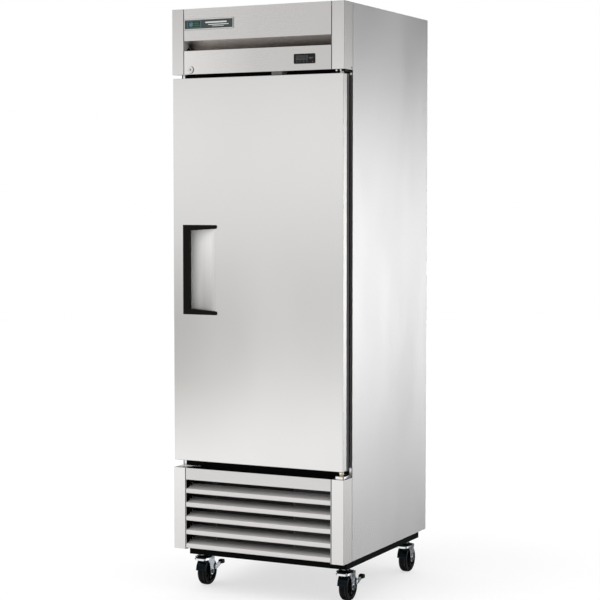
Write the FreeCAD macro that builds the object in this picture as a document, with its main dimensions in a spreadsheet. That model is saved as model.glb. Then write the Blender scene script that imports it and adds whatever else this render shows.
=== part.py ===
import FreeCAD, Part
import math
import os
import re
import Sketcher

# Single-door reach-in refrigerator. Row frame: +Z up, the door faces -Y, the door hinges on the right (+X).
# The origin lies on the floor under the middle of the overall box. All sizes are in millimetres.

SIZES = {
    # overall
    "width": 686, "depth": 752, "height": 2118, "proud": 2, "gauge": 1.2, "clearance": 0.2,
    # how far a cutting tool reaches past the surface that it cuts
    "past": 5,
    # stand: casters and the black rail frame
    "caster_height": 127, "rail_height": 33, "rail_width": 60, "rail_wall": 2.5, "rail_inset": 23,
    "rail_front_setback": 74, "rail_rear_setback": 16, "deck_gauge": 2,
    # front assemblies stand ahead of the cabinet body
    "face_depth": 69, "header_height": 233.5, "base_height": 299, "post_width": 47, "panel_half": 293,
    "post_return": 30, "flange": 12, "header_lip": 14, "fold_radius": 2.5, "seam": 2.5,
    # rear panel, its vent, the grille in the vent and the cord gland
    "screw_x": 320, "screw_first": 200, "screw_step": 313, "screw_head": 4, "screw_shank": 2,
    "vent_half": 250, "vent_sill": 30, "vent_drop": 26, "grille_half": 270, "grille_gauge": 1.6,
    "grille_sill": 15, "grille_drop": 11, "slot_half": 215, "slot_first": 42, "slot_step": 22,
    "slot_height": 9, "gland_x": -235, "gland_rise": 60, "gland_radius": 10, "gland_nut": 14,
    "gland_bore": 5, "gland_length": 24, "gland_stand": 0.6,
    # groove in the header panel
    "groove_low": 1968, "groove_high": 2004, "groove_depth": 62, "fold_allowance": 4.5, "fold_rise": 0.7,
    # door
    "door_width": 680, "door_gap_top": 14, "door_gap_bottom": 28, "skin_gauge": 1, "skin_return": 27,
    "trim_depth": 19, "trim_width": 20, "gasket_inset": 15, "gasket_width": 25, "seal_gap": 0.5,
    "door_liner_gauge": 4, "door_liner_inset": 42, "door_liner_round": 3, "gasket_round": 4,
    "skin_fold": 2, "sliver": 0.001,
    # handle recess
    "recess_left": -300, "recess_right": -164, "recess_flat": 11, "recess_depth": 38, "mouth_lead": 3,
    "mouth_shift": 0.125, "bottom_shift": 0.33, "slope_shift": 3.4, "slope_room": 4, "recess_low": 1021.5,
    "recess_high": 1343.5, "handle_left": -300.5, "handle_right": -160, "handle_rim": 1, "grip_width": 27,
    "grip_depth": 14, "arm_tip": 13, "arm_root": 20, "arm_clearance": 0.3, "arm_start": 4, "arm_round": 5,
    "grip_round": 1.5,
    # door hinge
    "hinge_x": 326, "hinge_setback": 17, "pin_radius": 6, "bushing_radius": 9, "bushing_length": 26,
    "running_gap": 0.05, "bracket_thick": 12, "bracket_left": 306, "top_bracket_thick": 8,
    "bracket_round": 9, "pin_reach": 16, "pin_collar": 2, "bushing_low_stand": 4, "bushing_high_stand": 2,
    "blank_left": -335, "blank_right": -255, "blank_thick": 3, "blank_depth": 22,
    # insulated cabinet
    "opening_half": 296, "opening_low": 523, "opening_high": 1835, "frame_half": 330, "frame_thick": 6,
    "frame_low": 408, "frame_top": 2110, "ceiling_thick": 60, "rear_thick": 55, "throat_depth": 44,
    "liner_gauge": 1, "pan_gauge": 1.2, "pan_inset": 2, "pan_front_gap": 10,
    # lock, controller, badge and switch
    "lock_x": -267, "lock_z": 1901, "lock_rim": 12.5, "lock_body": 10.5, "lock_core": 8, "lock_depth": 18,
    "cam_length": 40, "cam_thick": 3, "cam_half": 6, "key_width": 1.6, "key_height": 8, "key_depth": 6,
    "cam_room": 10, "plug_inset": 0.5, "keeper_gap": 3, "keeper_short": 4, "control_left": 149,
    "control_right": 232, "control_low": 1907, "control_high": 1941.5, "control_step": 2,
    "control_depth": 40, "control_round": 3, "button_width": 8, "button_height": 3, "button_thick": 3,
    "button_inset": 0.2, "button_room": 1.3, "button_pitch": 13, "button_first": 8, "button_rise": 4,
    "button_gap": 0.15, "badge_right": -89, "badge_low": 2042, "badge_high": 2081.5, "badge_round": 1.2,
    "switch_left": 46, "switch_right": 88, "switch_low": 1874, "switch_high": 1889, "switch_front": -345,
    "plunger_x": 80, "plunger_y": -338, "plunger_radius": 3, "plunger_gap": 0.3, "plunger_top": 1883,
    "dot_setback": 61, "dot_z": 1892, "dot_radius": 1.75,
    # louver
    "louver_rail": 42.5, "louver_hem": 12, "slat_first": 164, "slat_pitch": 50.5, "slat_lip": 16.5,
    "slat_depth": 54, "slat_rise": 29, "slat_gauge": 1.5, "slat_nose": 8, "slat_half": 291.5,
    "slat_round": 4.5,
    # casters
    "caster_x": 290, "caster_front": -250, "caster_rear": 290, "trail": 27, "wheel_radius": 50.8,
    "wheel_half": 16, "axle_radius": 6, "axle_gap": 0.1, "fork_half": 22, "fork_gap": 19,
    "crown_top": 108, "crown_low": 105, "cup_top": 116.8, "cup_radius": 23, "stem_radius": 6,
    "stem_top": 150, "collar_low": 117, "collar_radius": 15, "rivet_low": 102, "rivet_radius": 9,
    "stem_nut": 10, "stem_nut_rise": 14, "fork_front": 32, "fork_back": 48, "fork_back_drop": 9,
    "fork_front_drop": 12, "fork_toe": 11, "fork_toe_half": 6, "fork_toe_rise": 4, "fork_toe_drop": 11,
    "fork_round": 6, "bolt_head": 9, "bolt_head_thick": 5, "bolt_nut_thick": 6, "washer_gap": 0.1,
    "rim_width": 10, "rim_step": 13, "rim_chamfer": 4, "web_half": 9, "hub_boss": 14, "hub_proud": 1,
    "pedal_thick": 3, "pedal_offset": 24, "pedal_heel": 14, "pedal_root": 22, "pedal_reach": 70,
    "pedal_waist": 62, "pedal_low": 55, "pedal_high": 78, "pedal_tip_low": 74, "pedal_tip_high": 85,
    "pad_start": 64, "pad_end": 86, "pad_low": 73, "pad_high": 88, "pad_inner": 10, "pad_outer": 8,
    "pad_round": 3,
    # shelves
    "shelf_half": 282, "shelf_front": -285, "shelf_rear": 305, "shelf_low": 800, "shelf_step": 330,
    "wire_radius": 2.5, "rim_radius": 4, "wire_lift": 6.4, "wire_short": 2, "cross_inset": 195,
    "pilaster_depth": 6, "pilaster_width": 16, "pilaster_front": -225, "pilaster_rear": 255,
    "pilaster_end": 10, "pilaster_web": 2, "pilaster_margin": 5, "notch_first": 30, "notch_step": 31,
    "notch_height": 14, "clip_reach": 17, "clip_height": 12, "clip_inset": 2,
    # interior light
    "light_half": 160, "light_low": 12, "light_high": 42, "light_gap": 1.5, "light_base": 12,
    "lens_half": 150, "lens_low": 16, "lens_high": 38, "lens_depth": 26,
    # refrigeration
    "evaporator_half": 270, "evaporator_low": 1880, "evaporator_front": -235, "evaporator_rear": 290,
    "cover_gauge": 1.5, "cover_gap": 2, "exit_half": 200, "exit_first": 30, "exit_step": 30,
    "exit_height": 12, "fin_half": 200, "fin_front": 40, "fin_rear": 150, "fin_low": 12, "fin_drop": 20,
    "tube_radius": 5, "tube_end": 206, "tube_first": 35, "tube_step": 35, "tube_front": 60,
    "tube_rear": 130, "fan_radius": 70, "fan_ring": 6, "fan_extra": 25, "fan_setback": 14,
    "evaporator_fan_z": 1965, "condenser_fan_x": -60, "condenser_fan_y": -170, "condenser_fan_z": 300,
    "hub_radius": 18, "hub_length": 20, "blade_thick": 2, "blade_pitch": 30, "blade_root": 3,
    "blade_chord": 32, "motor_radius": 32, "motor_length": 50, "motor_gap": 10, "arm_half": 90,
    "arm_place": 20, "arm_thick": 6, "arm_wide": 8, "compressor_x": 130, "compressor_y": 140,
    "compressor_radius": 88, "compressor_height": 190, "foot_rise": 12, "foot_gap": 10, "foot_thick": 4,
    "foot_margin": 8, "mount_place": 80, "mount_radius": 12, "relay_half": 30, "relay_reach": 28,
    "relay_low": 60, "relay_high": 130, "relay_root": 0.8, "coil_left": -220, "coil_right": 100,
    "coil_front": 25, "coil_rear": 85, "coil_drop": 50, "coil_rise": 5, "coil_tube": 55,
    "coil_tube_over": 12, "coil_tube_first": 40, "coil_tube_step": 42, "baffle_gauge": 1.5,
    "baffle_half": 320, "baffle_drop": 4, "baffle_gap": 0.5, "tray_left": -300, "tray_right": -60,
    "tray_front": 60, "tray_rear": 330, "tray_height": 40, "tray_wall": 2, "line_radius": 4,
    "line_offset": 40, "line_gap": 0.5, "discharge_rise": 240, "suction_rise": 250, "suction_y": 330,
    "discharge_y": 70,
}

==

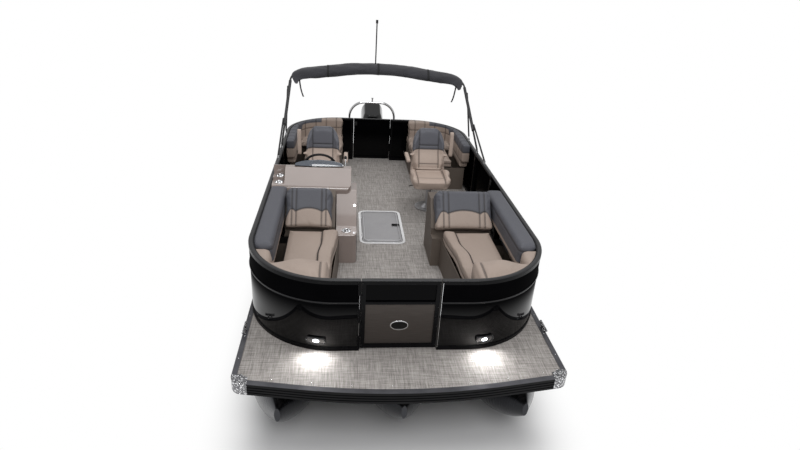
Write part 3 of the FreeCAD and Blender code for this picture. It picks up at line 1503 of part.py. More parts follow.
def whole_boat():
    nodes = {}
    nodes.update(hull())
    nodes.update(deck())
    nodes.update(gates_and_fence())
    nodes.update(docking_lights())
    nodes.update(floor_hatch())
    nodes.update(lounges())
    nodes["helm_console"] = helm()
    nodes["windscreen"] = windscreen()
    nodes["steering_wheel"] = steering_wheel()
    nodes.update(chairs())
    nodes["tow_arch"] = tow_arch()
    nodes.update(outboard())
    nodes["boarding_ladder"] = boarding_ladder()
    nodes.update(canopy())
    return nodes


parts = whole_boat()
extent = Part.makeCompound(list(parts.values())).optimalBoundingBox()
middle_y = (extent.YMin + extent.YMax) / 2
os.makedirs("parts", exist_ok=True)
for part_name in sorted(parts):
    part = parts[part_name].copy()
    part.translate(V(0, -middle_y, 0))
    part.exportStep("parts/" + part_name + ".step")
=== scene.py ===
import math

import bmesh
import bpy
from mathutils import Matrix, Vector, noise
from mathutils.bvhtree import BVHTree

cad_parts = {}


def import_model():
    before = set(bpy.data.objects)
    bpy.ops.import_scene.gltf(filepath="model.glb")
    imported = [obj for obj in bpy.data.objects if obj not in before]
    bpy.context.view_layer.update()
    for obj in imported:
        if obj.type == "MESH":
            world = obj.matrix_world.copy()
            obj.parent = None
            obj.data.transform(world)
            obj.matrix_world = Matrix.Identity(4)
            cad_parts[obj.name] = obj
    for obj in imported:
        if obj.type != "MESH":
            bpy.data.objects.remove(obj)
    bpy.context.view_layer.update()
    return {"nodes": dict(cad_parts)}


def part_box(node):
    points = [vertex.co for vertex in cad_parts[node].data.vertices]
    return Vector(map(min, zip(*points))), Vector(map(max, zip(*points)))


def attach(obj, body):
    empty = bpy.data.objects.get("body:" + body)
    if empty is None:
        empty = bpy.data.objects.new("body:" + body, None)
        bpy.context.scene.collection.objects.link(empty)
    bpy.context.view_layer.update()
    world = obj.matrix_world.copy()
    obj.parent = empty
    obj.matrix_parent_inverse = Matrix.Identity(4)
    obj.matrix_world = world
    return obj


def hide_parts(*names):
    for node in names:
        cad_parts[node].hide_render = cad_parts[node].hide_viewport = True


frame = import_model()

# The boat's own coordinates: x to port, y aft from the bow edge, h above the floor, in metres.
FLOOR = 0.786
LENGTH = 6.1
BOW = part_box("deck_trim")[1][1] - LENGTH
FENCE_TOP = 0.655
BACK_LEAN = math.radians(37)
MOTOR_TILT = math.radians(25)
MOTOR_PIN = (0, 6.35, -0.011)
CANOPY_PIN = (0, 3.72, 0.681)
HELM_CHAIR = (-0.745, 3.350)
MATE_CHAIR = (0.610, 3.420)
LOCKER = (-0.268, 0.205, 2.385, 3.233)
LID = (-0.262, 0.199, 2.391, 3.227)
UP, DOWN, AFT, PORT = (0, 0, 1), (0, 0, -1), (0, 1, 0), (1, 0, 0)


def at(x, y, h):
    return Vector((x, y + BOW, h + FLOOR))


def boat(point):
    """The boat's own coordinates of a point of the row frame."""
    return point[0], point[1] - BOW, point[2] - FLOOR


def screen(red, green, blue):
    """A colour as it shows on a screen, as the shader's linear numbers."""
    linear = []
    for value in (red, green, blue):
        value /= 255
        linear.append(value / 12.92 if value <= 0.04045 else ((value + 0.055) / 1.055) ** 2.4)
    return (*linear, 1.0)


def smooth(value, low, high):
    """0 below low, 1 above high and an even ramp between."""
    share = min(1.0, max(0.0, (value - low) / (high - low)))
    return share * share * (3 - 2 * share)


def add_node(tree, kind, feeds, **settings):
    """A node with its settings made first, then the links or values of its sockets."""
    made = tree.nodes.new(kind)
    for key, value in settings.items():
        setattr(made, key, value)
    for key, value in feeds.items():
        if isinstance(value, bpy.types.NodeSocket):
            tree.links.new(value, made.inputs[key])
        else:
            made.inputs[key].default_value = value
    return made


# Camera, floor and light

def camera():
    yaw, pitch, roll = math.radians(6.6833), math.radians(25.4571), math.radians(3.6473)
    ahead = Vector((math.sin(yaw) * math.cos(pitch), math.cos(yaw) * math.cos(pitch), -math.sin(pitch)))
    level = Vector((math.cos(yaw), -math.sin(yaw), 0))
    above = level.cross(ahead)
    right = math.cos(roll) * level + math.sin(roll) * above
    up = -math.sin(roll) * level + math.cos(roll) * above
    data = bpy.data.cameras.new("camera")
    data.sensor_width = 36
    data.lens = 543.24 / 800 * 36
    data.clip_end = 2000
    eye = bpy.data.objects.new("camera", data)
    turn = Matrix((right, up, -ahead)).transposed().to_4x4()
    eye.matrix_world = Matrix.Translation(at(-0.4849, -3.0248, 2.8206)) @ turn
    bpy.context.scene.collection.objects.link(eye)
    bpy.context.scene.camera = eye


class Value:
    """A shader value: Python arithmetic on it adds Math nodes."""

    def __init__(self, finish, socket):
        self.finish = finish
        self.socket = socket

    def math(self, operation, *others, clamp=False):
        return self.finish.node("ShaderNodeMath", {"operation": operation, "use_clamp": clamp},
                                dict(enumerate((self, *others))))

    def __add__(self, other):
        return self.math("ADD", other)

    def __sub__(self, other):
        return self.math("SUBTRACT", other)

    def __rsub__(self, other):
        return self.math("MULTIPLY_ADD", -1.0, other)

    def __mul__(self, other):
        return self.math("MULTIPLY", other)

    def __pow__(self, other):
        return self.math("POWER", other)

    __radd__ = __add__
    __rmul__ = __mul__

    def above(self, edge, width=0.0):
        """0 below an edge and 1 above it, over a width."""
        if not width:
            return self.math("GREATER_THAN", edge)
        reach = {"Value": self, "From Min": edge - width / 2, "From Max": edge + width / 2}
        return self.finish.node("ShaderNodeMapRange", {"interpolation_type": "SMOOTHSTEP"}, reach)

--

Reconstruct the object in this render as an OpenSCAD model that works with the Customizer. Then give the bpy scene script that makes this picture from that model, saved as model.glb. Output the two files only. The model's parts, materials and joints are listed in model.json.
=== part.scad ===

* GIVEN REQUEST: Write out each line exactly as it appears, from the line with "parts = whole_boat()" up to and including the line with "zip(*points))), Vector(map(max, zip(*points)))".

* SOLUTION TO THE PROBLEM:
parts = whole_boat()
extent = Part.makeCompound(list(parts.values())).optimalBoundingBox()
middle_y = (extent.YMin + extent.YMax) / 2
os.makedirs("parts", exist_ok=True)
for part_name in sorted(parts):
    part = parts[part_name].copy()
    part.translate(V(0, -middle_y, 0))
    part.exportStep("parts/" + part_name + ".step")
=== scene.py ===
import math

import bmesh
import bpy
from mathutils import Matrix, Vector, noise
from mathutils.bvhtree import BVHTree

cad_parts = {}


def import_model():
    before = set(bpy.data.objects)
    bpy.ops.import_scene.gltf(filepath="model.glb")
    imported = [obj for obj in bpy.data.objects if obj not in before]
    bpy.context.view_layer.update()
    for obj in imported:
        if obj.type == "MESH":
            world = obj.matrix_world.copy()
            obj.parent = None
            obj.data.transform(world)
            obj.matrix_world = Matrix.Identity(4)
            cad_parts[obj.name] = obj
    for obj in imported:
        if obj.type != "MESH":
            bpy.data.objects.remove(obj)
    bpy.context.view_layer.update()
    return {"nodes": dict(cad_parts)}


def part_box(node):
    points = [vertex.co for vertex in cad_parts[node].data.vertices]
    return Vector(map(min, zip(*points))), Vector(map(max, zip(*points)))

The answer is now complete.